RECORDS FOR THE TASK:

--- --- ---

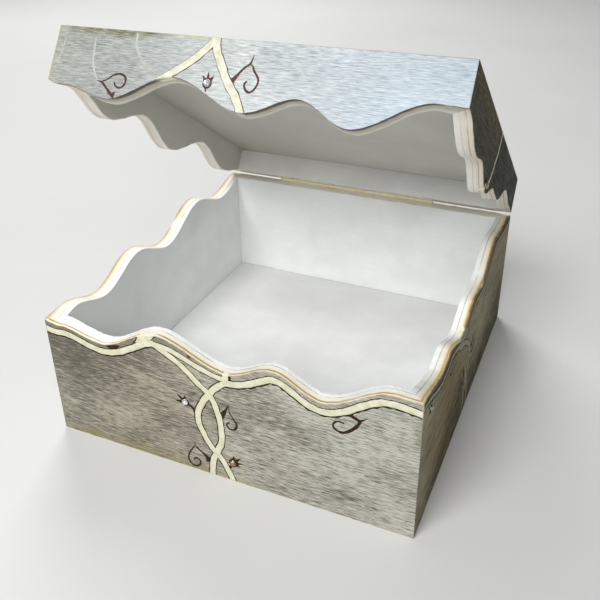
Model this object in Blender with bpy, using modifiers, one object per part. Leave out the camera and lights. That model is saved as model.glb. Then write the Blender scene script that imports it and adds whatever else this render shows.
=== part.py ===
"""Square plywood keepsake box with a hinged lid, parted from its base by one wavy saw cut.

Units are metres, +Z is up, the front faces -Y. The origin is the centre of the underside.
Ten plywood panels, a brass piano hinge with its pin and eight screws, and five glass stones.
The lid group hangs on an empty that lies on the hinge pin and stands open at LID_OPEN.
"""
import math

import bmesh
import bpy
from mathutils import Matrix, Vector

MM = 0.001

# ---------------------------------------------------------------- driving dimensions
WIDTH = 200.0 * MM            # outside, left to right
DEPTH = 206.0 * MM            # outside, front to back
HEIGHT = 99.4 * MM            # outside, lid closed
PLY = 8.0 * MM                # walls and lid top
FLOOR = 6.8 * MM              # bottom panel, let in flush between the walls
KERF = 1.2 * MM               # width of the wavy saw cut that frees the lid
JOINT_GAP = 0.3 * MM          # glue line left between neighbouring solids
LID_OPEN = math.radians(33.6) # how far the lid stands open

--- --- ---

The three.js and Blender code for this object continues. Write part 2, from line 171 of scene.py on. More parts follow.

--- --- ---

Across the data, tally the lines containing "this" and give back the number alone.

EXERCISE ANSWER: 2